• **Your objective**
Exactly repeat the lines starting at the one that holds "THREE.Vector3(0, 1, 0));" and ending at the one that holds "# The imported". Both end lines count; leave out everything else.

• **Raw data**
━━━━━━━━━━━━━━━━━━━━
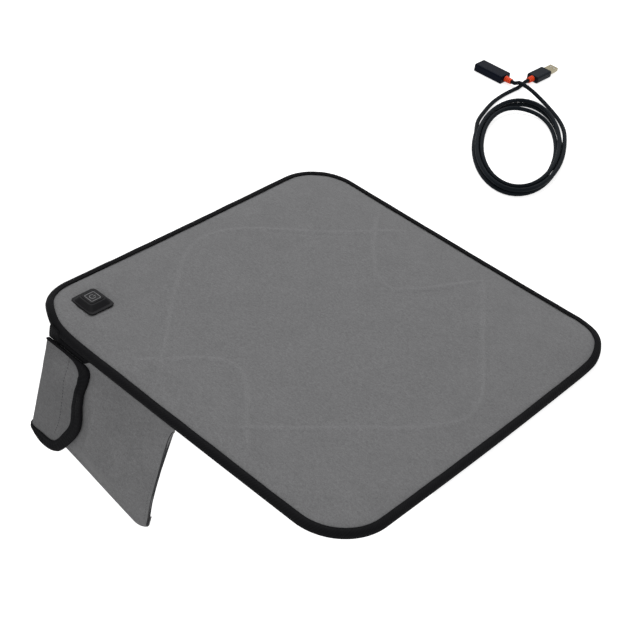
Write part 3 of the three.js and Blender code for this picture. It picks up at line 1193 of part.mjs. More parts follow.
function plugShell() {
  const shell = metalShell(PLUG_SHELL_WIDTH, PLUG_SHELL_HEIGHT, plugFaceZ + FIT_GAP, PLUG_SHELL_LENGTH);
  const windows = [-1, 1].map((side) => block(PLUG_WINDOW, 2 * PLUG_SHELL_HEIGHT, PLUG_WINDOW,
    side * PLUG_WINDOW_SPACING / 2, PLUG_SHELL_HEIGHT, plugFaceZ + PLUG_SHELL_LENGTH - PLUG_WINDOW_SETBACK));
  return cut(shell, ...windows);
}

addMesh(part, 'extension_coil', tube(coil, CORD_DIAMETER, COIL_SIDES), cordJacket);
addMesh(part, 'extension_tail_plug', tube(plugTail(), CORD_DIAMETER, TAIL_SIDES), cordJacket);
addMesh(part, 'extension_tail_socket', tube(socketTail(), CORD_DIAMETER, TAIL_SIDES), cordJacket);

const socket = connector(SOCKET_EXIT_X, SOCKET_EXIT_Y, SOCKET_HEIGHT, new THREE.Vector3(-1, 0, 0));
addMesh(socket, 'socket_strain_relief', strainRelief(), orangeRubber);
addMesh(socket, 'socket_housing', socketHousing(), navyPlastic);
addMesh(socket, 'socket_shell', metalShell(SOCKET_SHELL_WIDTH, SOCKET_SHELL_HEIGHT,
  socketFloorZ + FIT_GAP, SOCKET_MOUTH_DEPTH - FIT_GAP), steel);
addMesh(socket, 'socket_tongue', socketTongue(), whiteResin);

const plug = connector(PLUG_EXIT_X, PLUG_EXIT_Y, PLUG_BODY_HEIGHT, new THREE.Vector3(0, 1, 0));
addMesh(plug, 'plug_strain_relief', strainRelief(), orangeRubber);
addMesh(plug, 'plug_body', connectorBody(
  PLUG_BODY_WIDTH, PLUG_BODY_HEIGHT, PLUG_BODY_LENGTH, PLUG_BODY_RADIUS,
), slatePlastic);
addMesh(plug, 'plug_shell', plugShell(), steel);
addMesh(plug, 'plug_tongue', block(PLUG_SHELL_WIDTH - 2 * SHELL_WALL - 2 * FIT_GAP, PLUG_TONGUE_THICKNESS,
  PLUG_TONGUE_LENGTH, 0, -PLUG_TONGUE_OFFSET, plugFaceZ + FIT_GAP), whiteResin);

console.log(`heating wire: least gap to itself ${leastGap(wire, WIRE_DIAMETER).toFixed(2)} mm`);
console.log(`extension coil: least gap to itself ${leastGap(coil, CORD_DIAMETER).toFixed(2)} mm`);

export default part;
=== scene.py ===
from math import copysign, cos, exp, hypot, pi, radians, sin

import bmesh
import bpy
from mathutils import Matrix, Vector, noise
from mathutils.kdtree import KDTree


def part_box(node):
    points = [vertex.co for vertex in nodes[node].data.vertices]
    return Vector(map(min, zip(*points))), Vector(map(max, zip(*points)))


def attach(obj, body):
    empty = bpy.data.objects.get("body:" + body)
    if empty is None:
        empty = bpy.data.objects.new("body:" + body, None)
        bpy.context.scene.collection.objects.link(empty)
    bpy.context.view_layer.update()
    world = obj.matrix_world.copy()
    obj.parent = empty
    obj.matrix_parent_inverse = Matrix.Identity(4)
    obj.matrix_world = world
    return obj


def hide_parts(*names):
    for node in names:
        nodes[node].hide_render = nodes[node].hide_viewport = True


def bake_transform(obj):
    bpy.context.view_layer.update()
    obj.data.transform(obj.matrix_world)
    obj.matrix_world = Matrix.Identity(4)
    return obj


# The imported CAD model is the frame. Lengths here are millimetres, and meshes are made in metres
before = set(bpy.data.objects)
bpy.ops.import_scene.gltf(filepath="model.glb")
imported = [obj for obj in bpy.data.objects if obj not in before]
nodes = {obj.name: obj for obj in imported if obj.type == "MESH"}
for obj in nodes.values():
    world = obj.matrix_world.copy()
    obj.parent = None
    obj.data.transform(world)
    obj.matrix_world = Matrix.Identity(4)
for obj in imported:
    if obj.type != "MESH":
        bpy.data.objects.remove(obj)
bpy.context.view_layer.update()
MM = 0.001
UP = Vector((0, 0, 1))

# Camera at the photograph's angle
CAMERA_TARGET = Vector((-13.993, 5.253, 0))
CAMERA_DISTANCE = 1245.093
CAMERA_AZIMUTH = 37.684
CAMERA_ELEVATION = 38.446
CAMERA_ROLL = 8.338
CAMERA_LENS = 74.4625

# Cushion, as in the CAD source
HALF_SIDE = 200
CORNER_RADIUS = 53
TAPE_LAP = 6
CONTROL = (-156, -151)

# How the photographed outline leaves it: the far sides are drawn in, the near ones bow out, two corners curl up
DRAW_IN = 1
RIGHT_BOW = 1.8
FRONT_BOW = 0.7
LEFT_CORNER = Vector((-172, -191, 0))
RIGHT_CORNER = Vector((190, 178, 0))
CORNER_CURL = 5.6
LEFT_TUCK = 2.6
RIGHT_TUCK = 1.6
CURL_REACH = 25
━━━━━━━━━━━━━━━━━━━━
• **Exercise solution**
const plug = connector(PLUG_EXIT_X, PLUG_EXIT_Y, PLUG_BODY_HEIGHT, new THREE.Vector3(0, 1, 0));
addMesh(plug, 'plug_strain_relief', strainRelief(), orangeRubber);
addMesh(plug, 'plug_body', connectorBody(
  PLUG_BODY_WIDTH, PLUG_BODY_HEIGHT, PLUG_BODY_LENGTH, PLUG_BODY_RADIUS,
), slatePlastic);
addMesh(plug, 'plug_shell', plugShell(), steel);
addMesh(plug, 'plug_tongue', block(PLUG_SHELL_WIDTH - 2 * SHELL_WALL - 2 * FIT_GAP, PLUG_TONGUE_THICKNESS,
  PLUG_TONGUE_LENGTH, 0, -PLUG_TONGUE_OFFSET, plugFaceZ + FIT_GAP), whiteResin);

console.log(`heating wire: least gap to itself ${leastGap(wire, WIRE_DIAMETER).toFixed(2)} mm`);
console.log(`extension coil: least gap to itself ${leastGap(coil, CORD_DIAMETER).toFixed(2)} mm`);

export default part;
=== scene.py ===
from math import copysign, cos, exp, hypot, pi, radians, sin

import bmesh
import bpy
from mathutils import Matrix, Vector, noise
from mathutils.kdtree import KDTree


def part_box(node):
    points = [vertex.co for vertex in nodes[node].data.vertices]
    return Vector(map(min, zip(*points))), Vector(map(max, zip(*points)))


def attach(obj, body):
    empty = bpy.data.objects.get("body:" + body)
    if empty is None:
        empty = bpy.data.objects.new("body:" + body, None)
        bpy.context.scene.collection.objects.link(empty)
    bpy.context.view_layer.update()
    world = obj.matrix_world.copy()
    obj.parent = empty
    obj.matrix_parent_inverse = Matrix.Identity(4)
    obj.matrix_world = world
    return obj


def hide_parts(*names):
    for node in names:
        nodes[node].hide_render = nodes[node].hide_viewport = True


def bake_transform(obj):
    bpy.context.view_layer.update()
    obj.data.transform(obj.matrix_world)
    obj.matrix_world = Matrix.Identity(4)
    return obj


# The imported CAD model is the frame. Lengths here are millimetres, and meshes are made in metres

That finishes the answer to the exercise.